ADORNO, FIORI DI VITA E FIORI DI MORTE

Da quando non si possono più cogliere fiori per l'ornamento dell'amata, come sacrificio che viene riconciliato in quanto l'eccesso per lei sola si fa spontaneamente carico del torto fatto a tutte, il coglier fiori diventato qualcosa di cattivo. Esso non ha più altra funzione che di eternare il caduco e il perituro, immobilizzandolo e mettendolo a portata di mano. Nulla però è più funesto: il mazzolino senza profumo, il ricordo organizzato e predisposto, uccidono quel che resta proprio in quanto viene imbalsamato e conservato. Può vivere solo l'attimo fuggevole nel flusso mormorante dell'oblio se cade su di esso, all'improvviso, il raggio che lo fa lampeggiare; la pretesa di possedere l'istante lo ha già perduto.
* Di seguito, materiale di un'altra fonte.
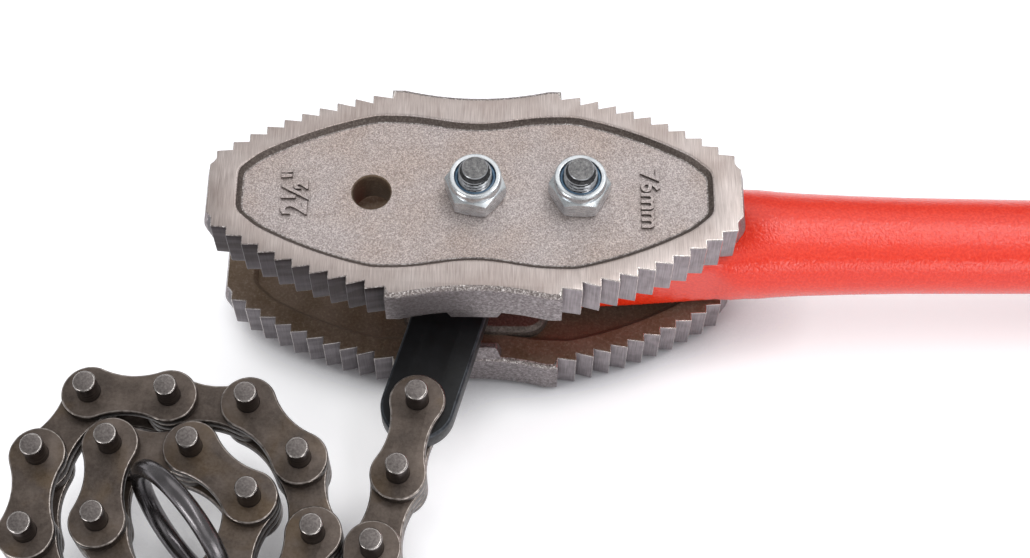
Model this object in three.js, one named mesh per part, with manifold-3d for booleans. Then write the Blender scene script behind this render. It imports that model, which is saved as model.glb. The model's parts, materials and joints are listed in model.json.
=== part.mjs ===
// A heavy double-ended chain wrench for pipe: two toothed jaws bolted on each side of a forged
// handle head, a shackle that swings on the centre bolt, and a riveted leaf chain with a pull ring.
// Millimetres. X runs along the tool towards the handle, Y across it, Z along the bolts, up.
// The origin is the outer face of the centre bolt's head, on the bolt's axis.
import * as THREE from "three";
import { mergeVertices } from "three/addons/utils/BufferGeometryUtils.js";
import Module from "manifold-3d";

// Jaws
const HOLE_SPACING = 25; // three bolt holes in a row
const BOLT_HOLE_RADIUS = 4.6;
const JAW_HALF_LENGTH = 64.2;
const JAW_END_HALF_WIDTH = 7.4;
const JAW_THICKNESS = 12.7;
const JAW_GAP = 26; // between the two inner faces
const JAW_EDGE_BEVEL = 0.8; // on the two end faces
const LUG_HALF_LENGTH = 20.9; // the smooth lug between the toothed arcs
const LUG_HALF_WIDTH = 28.8;
const LUG_FLAT = 3.2; // flat land at each corner of the lug
const LUG_HOLLOW = 2.2; // how far its edge dips in the middle
const TEETH = 10; // on each of the four arcs
const TOOTH_DEPTH = 2.2;
const TOOTH_ARC_RADIUS = 105.7; // through the tooth tips
const TOOTH_ARC_X = 2.5; // the arc's centre, from the middle of the jaw
const TOOTH_ARC_Y = -76.3;
const FIRST_TOOTH_ANGLE = 34.8; // the tooth nearest the end, from the Y direction
const LAST_TOOTH_ANGLE = 12.6;
const RIM_WIDTH = 6; // machined rim, from the tooth tips to the cast recess
const RECESS_HALF_LENGTH = 57.2;
const RECESS_END_HALF_WIDTH = 5;
const RECESS_SHOULDER = 21; // half-width where the recess is widest
const RECESS_WAIST = 18.9; // half-width at its middle
const RECESS_DEPTH = 1.4;
const POCKET_DEPTH = 1.5; // the like recess on the inner face
const BOSS_HALF_LENGTH = 18.5; // raised pad on the inner face, which clamps the head
const BOSS_HALF_WIDTH = 19.8;
const BOSS_CORNER = 6;
const BOSS_HEIGHT = 2;
const HOOK_HALF_LENGTH = 6; // block that catches the chain's pins
const HOOK_HEIGHT = 4.2;
const HOOK_OUTER = 26.5; // its outer and inner face at the foot
const HOOK_INNER = 23.4;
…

Il mazzo rigoglioso che il bambino trascina a casa malvolentieri per ordine della madre potrebbe stare in mostra - dietro lo specchio - come quello artificiale di sessant'anni fa, e quello che ne risulta, alla fine, è l'istantanea di viaggio scattata con avida ingordigia, dove appaiono, sparsi come rifiuti, nel paesaggio, quelli che a suo tempo non ne hanno visto nulla, e credono di arraffare come ricordo ciò che è svanito e si è inabissato senza traccia. Chi, però, ammaliato, manda fiori, certamente, senza volerlo, sceglierà quelli che gli appaiono mortali.»

 

(Theodor W. Adorno - Minima Moralia / Meditazioni della vita offesa -, af. 72, Einaudi, 1994.)